March 31, 2022: Faraday Future publicly discloses that the SEC has opened an investigation.
June 2022: Faraday Future reveals it has received requests for information from the Department of Justice (DOJ), though the DOJ never officially confirms a full probe.
Late 2022: Amid the SEC probe, employees and allies close to Jia Yueting reportedly wage a campaign to regain control of the board, leading to resignations of some directors following alleged death threats.
Early 2023: Faraday Future delivers the first few FF91 SUVs. However, former employees later file lawsuits alleging these were not "true sales" and that the company misled investors. These allegations become a focus of the SEC’s investigation.
2024-First Half 2025: SEC investigators depose multiple former executives and employees, some in extended sessions, gathering evidence related to alleged false statements and faked sales.
July 2025: The SEC sends Wells Notices to Faraday Future, Jia Yueting, Jerry Wang, and two other unnamed employees, indicating staff’s recommendation for enforcement action due to alleged anti-fraud violations, particularly concerning SPAC merger disclosures, related party transactions, and Jia’s role.
February 2026: Faraday Future discloses in regulatory filings that it has not yet formally responded to the Wells Notices but plans to engage with the SEC to argue against enforcement.
March 2026: The SEC formally closes its investigation into Faraday Future and its executives without taking any enforcement or other action.
March 2026 (concurrently): Faraday Future receives a warning from Nasdaq that its stock price has fallen below the minimum $1 threshold, potentially leading to delisting.

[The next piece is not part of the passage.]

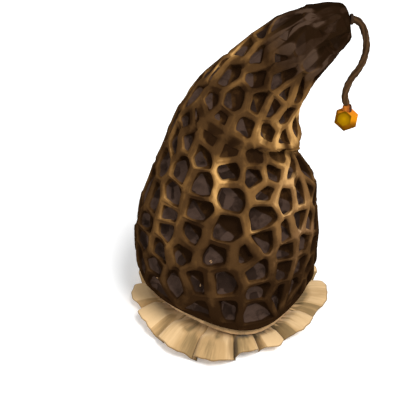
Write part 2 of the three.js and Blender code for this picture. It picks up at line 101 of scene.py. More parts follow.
# Pits on the front: direction, height index and, where its ribs are wide, the extra half width.
FRONT_PITS = [
    (255, 1.15, 5), (268, 1.25, 3), (289, 1.1), (303, 1.4), (316, 1.3), (219, 1.3), (237, 1.85, 1),
    (219, 2.15), (252, 2.15, 2), (268, 2.3, 1.6), (288, 2.6), (290, 1.8), (306.5, 2.4), (320, 2.15),
    (338, 2.4), (324, 2.85), (204, 1.7), (333, 1.6), (222, 2.85), (238, 3.15, 2.4), (262, 3.3, 1.8),
    (280, 3.25, 5), (293.5, 3.65), (308.5, 3.05), (207, 2.7), (309, 3.65, 1), (321, 3.75), (334, 3.4),
    (345, 3), (225, 3.55), (243, 3.8, 1.6), (266, 4.05), (205, 3.25), (204, 4), (222, 4.05),
    (221, 4.45), (293, 4.4), (222, 5.15), (196, 4.95), (202, 5.5), (216, 5.8), (207, 6.15), (237, 5.7),
    (242.5, 5.05), (244.5, 4.45), (264, 5.6, 0.5), (268, 4.93, 1.2), (285, 5.5), (303, 5.6),
    (294.5, 5.05, 2.6), (313, 4.7), (329, 4.65), (343, 4.5), (325, 5.35, 6), (350, 3.9), (340, 0.85),
    (325, 0.8), (347, 1.75), (215, 6.95, 1), (212, 6.5, 3), (191, 6.75), (186, 7.6), (207, 7.95, 0.6),
    (237, 7.6), (237, 6.85, 1.8), (262, 7.15, 2), (261, 8), (238, 8.5, 0.8), (262, 8.9, 0.6),
    (221, 8.8, 1.4), (238, 9.15, 4), (283, 8.75, 1.5), (281, 8.1), (299, 8, 1.6), (288, 7.3, 1.2),
    (314, 7.25, 1.8), (331, 7.6, 4), (186, 8.6), (218.5, 9.6, 5), (298, 8.9, 3), (251, 9.95),
    (190, 9.6), (285, 9.9), (325, 9.4, 7),
]
# Small flattened pits under the fold, and long shallow ones over the tip.
FOLD_PITS = [(239, 6.22), (257.5, 6.1), (282.5, 6.13), (310, 6.1)]
TIP_PITS = [
    (12, 11.3), (52, 11.1), (95, 11.5), (135, 11.2), (175, 11.4), (213, 11.2), (250, 11.5), (290, 11.2),
    (330, 11.4),
]
# Spots where the pale foam shows through: direction, height index and how many vertices.
CHIPS = [(258.5, 2.93, 2), (221.5, 1.7, 1), (252.5, 2.02, 1), (321.5, 3.42, 4), (198.5, 8.78, 1)]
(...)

Implications for Faraday Future and the Broader Market

For Faraday Future, the closure of the SEC investigation without enforcement action offers a significant reprieve. Founder Jia Yueting’s statement about focusing energy on "strategy execution" underscores the operational drain caused by years of regulatory scrutiny. This outcome could potentially improve investor confidence, making it easier for the cash-strapped company to secure much-needed financing. Faraday Future has been actively seeking to diversify its business model, importing more affordable hybrid and electric vans from China, selling re-badged Chinese robots, and even pivoting a publicly-traded biotechnology company into a crypto-focused firm. This regulatory clearance, however, does not erase the company’s persistent financial struggles, as evidenced by the recent Nasdaq delisting warning. The FF91, a high-end luxury vehicle, faces significant market challenges, and the company’s ability to scale production and achieve profitability remains a critical concern.

The SEC’s decision also carries broader implications for the regulatory landscape, especially concerning the SPAC market and nascent EV companies. While it offers a glimmer of hope for companies under similar scrutiny that a Wells Notice is not an automatic precursor to enforcement, it also invites questions about the agency’s resolve. The high percentage of Wells Notices leading to enforcement actions typically reflects the agency’s commitment to pursuing cases where staff believe there is sufficient evidence of securities law violations. The non-action in this high-profile case, especially against a backdrop of reduced overall enforcement, may be interpreted in various ways: a meticulous and ultimately unconvincing body of evidence, a shift in agency priorities, or perhaps a strategic decision based on the company’s current financial fragility. Regardless of the underlying reasons, Faraday Future has dodged a major bullet, but its long-term viability will depend more on its ability to execute its business strategy and navigate the cutthroat automotive market than on regulatory forbearance.